Examples of four variant labeling types are shown in Figure 1. Many of Greenpapers’ slides have handwritten specimen descriptions. Many of those same descriptions, on slides with the same green paper, are also seen on type-set labels. While the labels loosely resemble those used by R & J Beck, the borders are distinct and, most importantly, the Beck name is absent. While it is possible that Beck and Greenpapers used the same printer, there are no reasons to assume that they were professionally connected. An intermediate form of label is occasionally encountered, in which the specimen description is hand-written onto a printed label. In addition, Greenpapers’ type-set labels are often found on unpapered slides. The same subject matter is often found on slides of multiple types. Based upon the fashion trends of Victorian slide-making, Greenpapers’ preparations probably progressed from papered slides with handwritten descriptions, to papered slides with type-set labels, and then to unpapered slides with type-set labels.

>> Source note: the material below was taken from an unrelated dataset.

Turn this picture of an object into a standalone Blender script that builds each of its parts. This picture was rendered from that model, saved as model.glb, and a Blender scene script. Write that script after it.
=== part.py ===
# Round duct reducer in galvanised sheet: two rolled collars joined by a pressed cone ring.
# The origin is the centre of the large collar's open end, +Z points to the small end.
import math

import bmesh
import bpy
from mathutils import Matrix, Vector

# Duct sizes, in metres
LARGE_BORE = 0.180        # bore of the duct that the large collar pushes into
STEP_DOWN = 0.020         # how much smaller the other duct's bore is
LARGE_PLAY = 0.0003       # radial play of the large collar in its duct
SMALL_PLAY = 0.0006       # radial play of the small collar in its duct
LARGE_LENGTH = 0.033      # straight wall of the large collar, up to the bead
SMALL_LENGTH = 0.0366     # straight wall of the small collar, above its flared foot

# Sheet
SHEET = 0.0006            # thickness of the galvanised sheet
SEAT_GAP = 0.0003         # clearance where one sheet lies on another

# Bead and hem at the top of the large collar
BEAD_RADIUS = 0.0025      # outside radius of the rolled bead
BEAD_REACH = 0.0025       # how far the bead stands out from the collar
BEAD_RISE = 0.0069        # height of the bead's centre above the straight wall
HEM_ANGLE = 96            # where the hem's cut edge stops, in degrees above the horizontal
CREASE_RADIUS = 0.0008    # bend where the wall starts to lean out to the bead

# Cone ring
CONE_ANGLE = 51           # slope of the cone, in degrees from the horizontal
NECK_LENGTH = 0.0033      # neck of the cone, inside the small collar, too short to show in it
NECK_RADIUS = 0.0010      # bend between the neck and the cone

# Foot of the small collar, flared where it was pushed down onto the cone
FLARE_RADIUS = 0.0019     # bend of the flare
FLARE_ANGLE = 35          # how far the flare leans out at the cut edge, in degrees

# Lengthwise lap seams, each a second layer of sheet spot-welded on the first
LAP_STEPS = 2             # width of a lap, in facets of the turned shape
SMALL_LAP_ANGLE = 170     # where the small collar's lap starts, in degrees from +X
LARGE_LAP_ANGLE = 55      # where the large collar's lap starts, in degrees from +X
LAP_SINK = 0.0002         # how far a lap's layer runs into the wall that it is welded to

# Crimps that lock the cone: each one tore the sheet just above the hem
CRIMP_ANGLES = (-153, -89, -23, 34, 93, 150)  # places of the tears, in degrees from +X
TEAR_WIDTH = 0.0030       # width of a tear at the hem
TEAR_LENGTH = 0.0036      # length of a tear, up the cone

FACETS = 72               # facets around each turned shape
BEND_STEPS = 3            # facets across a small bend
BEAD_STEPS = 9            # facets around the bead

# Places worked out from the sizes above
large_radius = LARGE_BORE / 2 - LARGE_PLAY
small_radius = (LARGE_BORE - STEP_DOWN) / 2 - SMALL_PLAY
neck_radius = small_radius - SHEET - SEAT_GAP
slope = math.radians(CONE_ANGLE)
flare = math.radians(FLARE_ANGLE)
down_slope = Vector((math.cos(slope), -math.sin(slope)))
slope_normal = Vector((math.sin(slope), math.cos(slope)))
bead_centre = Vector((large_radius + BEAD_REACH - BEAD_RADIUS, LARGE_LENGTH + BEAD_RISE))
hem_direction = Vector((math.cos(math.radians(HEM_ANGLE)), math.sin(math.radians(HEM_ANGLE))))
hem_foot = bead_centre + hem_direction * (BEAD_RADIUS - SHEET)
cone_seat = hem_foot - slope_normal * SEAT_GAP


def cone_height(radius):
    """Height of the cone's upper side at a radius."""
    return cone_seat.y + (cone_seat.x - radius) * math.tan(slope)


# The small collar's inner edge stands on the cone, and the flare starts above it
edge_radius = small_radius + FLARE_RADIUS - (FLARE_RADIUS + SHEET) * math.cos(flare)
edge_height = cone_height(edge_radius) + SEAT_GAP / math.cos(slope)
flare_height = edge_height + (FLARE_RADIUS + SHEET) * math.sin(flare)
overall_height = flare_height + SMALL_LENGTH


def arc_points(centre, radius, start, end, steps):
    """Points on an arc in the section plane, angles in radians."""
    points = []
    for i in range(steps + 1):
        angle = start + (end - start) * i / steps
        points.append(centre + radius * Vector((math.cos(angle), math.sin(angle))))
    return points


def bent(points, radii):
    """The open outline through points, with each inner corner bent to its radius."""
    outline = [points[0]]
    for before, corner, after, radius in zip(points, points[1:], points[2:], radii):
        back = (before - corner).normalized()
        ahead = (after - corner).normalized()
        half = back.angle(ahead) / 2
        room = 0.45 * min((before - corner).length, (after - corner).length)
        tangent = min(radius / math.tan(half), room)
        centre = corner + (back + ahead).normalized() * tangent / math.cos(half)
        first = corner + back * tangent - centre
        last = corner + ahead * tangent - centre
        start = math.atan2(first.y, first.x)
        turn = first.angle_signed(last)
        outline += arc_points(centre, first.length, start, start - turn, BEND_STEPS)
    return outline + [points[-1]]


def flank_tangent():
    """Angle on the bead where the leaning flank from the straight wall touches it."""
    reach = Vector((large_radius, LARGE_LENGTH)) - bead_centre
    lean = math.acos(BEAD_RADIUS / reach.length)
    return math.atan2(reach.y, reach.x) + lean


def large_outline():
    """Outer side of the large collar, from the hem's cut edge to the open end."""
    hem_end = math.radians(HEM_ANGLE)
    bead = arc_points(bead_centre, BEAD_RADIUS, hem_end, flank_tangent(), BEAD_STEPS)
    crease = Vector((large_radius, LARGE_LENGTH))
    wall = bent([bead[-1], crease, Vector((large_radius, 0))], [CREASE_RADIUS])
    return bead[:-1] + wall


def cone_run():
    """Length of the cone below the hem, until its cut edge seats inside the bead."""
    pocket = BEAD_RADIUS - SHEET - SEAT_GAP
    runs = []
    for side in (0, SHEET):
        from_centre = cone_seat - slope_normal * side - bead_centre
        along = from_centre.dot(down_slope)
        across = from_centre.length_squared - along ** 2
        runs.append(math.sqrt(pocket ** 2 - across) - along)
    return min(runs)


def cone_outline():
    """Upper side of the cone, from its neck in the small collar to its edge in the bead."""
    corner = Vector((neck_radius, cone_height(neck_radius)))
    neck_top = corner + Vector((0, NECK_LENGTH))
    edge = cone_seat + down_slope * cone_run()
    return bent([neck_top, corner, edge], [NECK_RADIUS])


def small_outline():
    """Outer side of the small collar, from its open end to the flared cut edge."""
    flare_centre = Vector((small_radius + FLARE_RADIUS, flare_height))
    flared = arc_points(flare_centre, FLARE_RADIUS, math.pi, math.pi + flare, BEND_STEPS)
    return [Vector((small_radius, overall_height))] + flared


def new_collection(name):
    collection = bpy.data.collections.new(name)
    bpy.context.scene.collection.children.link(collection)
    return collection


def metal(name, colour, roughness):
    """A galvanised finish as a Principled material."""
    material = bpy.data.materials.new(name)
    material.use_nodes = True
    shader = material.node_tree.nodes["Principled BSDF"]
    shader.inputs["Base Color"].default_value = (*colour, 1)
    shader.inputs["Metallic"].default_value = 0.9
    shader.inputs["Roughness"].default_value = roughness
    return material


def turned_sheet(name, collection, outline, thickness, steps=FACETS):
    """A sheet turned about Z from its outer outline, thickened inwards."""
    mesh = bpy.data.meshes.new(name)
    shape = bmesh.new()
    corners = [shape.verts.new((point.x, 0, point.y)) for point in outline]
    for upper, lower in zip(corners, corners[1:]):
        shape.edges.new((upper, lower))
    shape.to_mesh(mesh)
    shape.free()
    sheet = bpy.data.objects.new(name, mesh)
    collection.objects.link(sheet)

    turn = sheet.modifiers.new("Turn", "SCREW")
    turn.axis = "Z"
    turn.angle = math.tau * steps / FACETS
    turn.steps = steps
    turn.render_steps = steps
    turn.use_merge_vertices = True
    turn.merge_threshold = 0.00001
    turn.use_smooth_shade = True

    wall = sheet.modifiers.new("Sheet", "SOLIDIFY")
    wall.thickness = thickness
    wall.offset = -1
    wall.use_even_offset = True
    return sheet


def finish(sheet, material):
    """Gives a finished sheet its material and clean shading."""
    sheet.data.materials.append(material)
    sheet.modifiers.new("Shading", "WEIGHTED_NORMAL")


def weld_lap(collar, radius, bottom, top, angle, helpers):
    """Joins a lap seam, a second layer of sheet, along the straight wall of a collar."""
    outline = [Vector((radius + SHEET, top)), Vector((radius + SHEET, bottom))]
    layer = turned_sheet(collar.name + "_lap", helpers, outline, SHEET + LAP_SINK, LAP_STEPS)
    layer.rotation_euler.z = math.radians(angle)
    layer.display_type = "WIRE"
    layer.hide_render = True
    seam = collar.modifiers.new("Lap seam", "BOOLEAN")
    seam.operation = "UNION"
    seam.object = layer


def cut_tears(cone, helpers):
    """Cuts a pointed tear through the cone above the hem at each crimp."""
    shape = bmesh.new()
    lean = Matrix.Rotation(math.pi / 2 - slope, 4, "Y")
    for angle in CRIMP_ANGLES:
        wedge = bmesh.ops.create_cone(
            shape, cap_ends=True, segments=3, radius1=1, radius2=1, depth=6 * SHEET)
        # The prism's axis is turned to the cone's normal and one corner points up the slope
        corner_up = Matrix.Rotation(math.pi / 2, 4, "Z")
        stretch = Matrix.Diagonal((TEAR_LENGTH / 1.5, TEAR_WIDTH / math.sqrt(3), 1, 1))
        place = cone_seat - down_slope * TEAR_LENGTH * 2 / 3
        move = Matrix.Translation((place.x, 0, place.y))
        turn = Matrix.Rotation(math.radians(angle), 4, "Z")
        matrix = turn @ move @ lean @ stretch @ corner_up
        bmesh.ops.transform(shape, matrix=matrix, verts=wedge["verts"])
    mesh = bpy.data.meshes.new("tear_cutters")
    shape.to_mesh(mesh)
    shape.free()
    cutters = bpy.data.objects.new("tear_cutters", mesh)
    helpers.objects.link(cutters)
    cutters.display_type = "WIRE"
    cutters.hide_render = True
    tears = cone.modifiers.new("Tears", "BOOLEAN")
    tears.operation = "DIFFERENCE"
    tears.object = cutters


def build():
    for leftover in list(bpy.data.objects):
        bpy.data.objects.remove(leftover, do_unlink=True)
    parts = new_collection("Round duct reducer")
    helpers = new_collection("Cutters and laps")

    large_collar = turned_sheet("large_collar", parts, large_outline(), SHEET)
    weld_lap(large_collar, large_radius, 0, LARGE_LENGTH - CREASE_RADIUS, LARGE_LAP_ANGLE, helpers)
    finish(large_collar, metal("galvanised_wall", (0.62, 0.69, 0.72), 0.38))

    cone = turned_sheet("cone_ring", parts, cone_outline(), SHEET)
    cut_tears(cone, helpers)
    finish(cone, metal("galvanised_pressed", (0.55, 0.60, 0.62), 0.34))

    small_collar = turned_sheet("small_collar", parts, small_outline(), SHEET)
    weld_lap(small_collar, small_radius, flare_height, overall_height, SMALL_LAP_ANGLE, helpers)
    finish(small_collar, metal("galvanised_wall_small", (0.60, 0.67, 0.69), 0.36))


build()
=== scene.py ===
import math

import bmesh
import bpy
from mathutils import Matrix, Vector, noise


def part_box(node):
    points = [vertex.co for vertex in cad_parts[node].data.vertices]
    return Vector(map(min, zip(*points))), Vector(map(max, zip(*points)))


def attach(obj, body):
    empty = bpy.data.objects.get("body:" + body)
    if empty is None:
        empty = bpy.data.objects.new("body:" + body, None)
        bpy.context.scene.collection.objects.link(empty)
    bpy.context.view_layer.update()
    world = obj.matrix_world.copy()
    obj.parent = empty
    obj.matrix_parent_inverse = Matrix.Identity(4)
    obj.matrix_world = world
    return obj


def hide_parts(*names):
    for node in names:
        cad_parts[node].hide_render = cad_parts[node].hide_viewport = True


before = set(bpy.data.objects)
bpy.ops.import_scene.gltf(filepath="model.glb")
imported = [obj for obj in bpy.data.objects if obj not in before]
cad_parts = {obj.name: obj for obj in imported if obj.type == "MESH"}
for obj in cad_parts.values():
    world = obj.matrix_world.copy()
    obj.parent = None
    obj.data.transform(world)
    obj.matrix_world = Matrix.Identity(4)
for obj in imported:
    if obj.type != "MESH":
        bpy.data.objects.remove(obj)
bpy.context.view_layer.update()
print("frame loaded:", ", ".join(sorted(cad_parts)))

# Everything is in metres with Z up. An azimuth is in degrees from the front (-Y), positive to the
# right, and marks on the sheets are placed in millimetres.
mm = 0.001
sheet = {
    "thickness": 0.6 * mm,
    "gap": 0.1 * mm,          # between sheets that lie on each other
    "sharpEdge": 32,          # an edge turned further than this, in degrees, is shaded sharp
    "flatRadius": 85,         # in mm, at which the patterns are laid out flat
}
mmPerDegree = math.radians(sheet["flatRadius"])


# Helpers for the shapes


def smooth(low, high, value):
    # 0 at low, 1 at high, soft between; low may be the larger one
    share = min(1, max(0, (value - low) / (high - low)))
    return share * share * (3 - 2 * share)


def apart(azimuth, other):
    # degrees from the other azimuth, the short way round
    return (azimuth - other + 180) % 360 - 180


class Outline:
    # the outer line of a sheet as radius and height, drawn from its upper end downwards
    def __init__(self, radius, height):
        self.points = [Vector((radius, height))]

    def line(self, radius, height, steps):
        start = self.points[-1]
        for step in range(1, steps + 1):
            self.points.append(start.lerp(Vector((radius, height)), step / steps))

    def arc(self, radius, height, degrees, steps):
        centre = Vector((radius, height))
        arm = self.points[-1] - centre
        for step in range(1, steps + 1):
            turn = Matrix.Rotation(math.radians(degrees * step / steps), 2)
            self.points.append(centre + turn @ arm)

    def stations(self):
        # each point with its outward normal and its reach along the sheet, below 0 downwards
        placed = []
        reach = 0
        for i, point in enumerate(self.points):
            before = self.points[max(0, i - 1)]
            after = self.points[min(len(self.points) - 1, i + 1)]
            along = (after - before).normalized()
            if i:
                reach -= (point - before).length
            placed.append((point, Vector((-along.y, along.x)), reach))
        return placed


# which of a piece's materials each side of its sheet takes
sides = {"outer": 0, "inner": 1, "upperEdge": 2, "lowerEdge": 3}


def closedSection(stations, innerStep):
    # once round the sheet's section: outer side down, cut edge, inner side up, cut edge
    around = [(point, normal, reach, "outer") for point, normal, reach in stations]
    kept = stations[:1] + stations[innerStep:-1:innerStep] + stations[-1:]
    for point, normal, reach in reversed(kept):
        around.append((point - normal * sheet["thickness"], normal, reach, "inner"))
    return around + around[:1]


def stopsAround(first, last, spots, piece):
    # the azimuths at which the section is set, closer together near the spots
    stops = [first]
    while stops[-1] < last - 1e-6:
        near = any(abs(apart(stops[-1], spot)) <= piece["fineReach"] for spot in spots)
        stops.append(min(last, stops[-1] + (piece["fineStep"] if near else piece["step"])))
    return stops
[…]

Greenpapers made slides of a wide variety of specimens:
A major focus appears to have been ocean soundings from throughout the world, many of which can be traced to exploratory cruises from the 1860s and 1870s, and are generally labeled as “Foraminifera”, along with the site of origin.

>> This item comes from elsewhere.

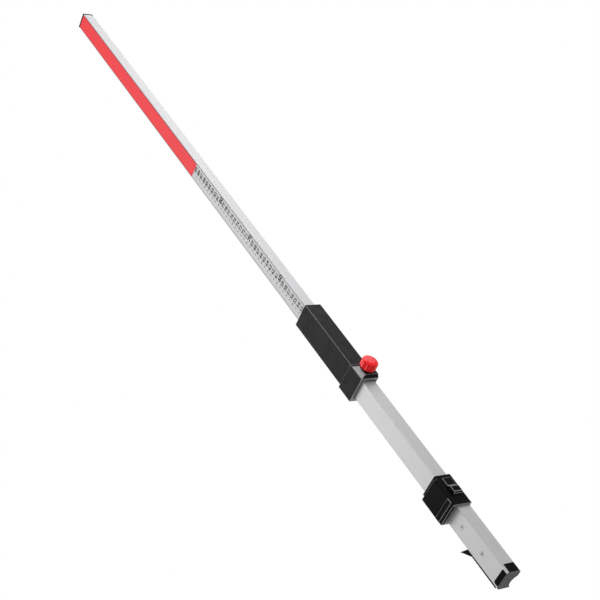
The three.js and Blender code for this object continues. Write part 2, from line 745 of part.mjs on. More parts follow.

A second major focus was segments of insects and spiders. Series appear to have been issued, with dissected pieces of insects, such as the blowfly, running upwards of 12 different slides. Curiously, however, this maker does not appear to have made any slides of entire insects.

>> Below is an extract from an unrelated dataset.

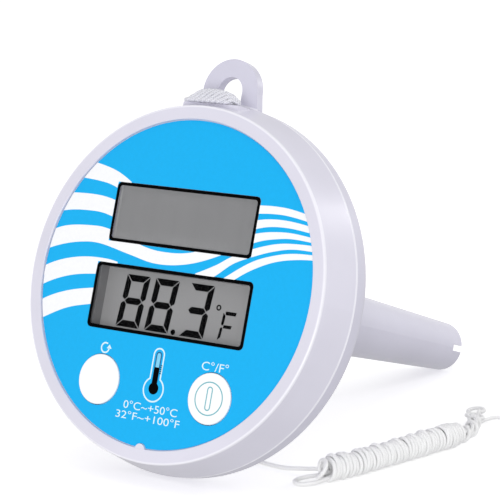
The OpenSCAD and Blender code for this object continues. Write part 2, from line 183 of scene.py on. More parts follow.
def moulded_nodes(name, colour, rough=0.38, grain_mm=0.35, depth_mm=0.012, shift=0.025):
    """Injection-moulded plastic: slight cloudiness, fine grain, uneven gloss."""
    n = Nodes(name)
    cloud = n.noise(38, 4)
    low, high = shaded(colour, 1 - shift), shaded(colour, 1 + shift)
    n.link(n.ramp(cloud, low, high), n.shader.inputs["Base Color"])
    grain = n.noise(1 / (grain_mm * MM), 2)
    n.link(n.span(n.noise(160, 3), rough - 0.05, rough + 0.06),
           n.shader.inputs["Roughness"])
    n.bump(grain, depth_mm)
    return n


def moulded(name, colour, *finish):
    """The finished material of moulded_nodes, where nothing is added to it."""
    return moulded_nodes(name, colour, *finish).material


def printed(name, colour, rough=0.42, gloss=0.3):
    """Ink on a film: nearly even colour with a fine print grain."""
    n = Nodes(name).set(Specular_IOR_Level=gloss)
    low = shaded(colour, 0.975)
    n.link(n.ramp(n.noise(900, 2), low, colour), n.shader.inputs["Base Color"])
    n.link(n.span(n.noise(70, 3), rough - 0.05, rough + 0.05),
           n.shader.inputs["Roughness"])
    n.bump(n.noise(4200, 2), 0.004)
    return n.material


def metal(name, colour, rough=0.3):
    """Plated metal with fine drawing lines."""
    n = Nodes(name)
    stretch = n.add("ShaderNodeMapping")
    stretch.inputs["Scale"].default_value = (40, 1, 1)
    n.link(n.place, stretch.inputs["Vector"])
    lines = n.noise(260, 4, stretch.outputs["Vector"])
    low = shaded(colour, 0.85)
    n.link(n.ramp(lines, low, colour), n.shader.inputs["Base Color"])
    n.link(n.span(lines, rough - 0.08, rough + 0.12), n.shader.inputs["Roughness"])
    n.bump(lines, 0.006)
    n.set(Metallic=1.0)
    return n.material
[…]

Other Greenpapers slides run the common gamut of botanicals, sea life, and some diatoms and minerals.
Figure 1.
Examples of four papering and labeling combinations used by Greenpapers.
 
Figure 2. An assortment of microscope slides by this unknown mounter. A wide range of specimens were mounted, ranging from insect parts to sea life to botanical tissues. He almost always used off-the-shelf green papers on the fronts of slides. Sides and edges are generally covered with plain red paper, although purple is not uncommon. Specimen mounting and slide papering are consistently clean and neat.
 
Figure 3. Although Greenpapers is not known to have produced slides of whole insects, this maker did produce many slides containing insect parts. Illustrated here are eight slides of various parts of the blow fly.
 
Figure 4. Two slides by this maker, of the same subject, using the common green and very rare red paper covers.
 
Figure 5. Some indications of the dates of Greenpapers’ operation. (A) A slide by the maker, with labels from Smith, Beck and Beck. Greenpapers’ handwriting is underneath the SBB label. Smith, Beck and Beck moved from 6 Coleman to 31 Cornhill in the middle of 1863, indicating that Greenpapers was producing slides before that time. (B) The H.M.S. Challenger returned to England in 1876, indicating that Greenpapers was producing microscope slide beyond that time.
 
Figure 6. Four slides by this maker that were retailed by major London microscope supply houses: Steward, Baker, Collins and Wheeler/Watson. The rightmost slide, of foraminifera from the Adriatic Sea, has labels from Wheeler or Watson applied over the maker’s handwritten description.
 
A type of microscope slide is occasionally seen, with papering and finish like Greenpapers’, but with small type-set descriptive labels and a number (Figure 7A). Two variants are known, "Ooze from Atlantic Bed, 2,000 fathoms" (with a number 9), and "Grains of chalk prepared for microscope" (with a number 11). The descriptions and numbers correspond with specimens sold to aid students of Archibald Geikie’s Geology, from 1874 until at least 1910 (Figure 8). The description of slide number 9 corresponds with one of Greenpapers’ common preparations, and a Greenpapers slide is known that bears an additional label with the number 9 (Figure 7B, rightmost slide).
Figure 7.
(A) Microscope slides associated with Archibald Geikie’s "Geology".
(B) Three slides by Greenpapers, of the same material as the number 9 slide in panel A. Note that the rightmost slide carries an additional label with the number "9".
 
Figure 8.
Two pages from the rear of the 1874 edition of Geikie’s "Geology", listing 22 specimens for sale from the London shop of James Gregory or through the publishers. Specimens 9 and 11 correspond with the microscope slides illustrated above in Figure 7A.
 
Figure 9.
An advertisement by James Gregory, from the rear of the 1874 edition of Geikie’s "Geology". Gregory was a geologist, with no known interest in any of the other objects that were mounted by Greenpapers, such as botany or entomology.
Geikie was a university professor of geology, and so was unlikely to have also been a professional maker of plant or insect slides. The back of Geikie’s book states that specimens, including two specimens for the microscope, can be obtained from the shop of James Gregory or the publishers, Macmillan and Company, both of whom were located in London (Figures 8 and 9). This supports the hypothesis that Greenpapers was also based in London. Gregory specialized in geological specimens, with no known connections to entomology or botany, and so was probably not Greenpapers. The editors who organized Geikie’s book, and several other similar ’primers’, were Thomas Huxley, Henry Roscoe, and Balfour Stewart. Stewart was a physicist, and Roscoe was a chemist. Huxley was then Professor of Natural History at the Royal School of Mines and, among other things, member of the Quekett Microscopical Club (its president from 1877-1879). Of all the people affiliated with Geikie’s book, Huxley was the most likely to have close associations with a professional microscope slide maker who also mounted non-geological objects. Although it is not particularly likely that Greenpapers was Huxley, I feel that these slides give good reason to suspect that Greenpapers was an associate of Thomas Huxley.
 
Resources
Geikie, Archibald (1874) Science Primers: Geology, second edition, edited by Thomas Huxley, Henry Roscoe, and Balfour Stewart, published by Macmillan and Co., London
Geikie, Archibald (1900) Elementary Lessons in Physical Geography, published by Macmillan and Co., London. The rear of the book includes an advertisement for Primer of Geology, which states that a "Box of geological specimens to illustrate Geikie’s Primer Of Geology" was available for 10s. 6d.
Geikie, Archibald (1910) The Teaching of Geography, third edition, published by Macmillan and Co., London. The rear of the book includes an advertisement for Primer of Geology, which states that a "Box of geological specimens to illustrate Geikie’s Primer Of Geology" was available for 10s. 6d.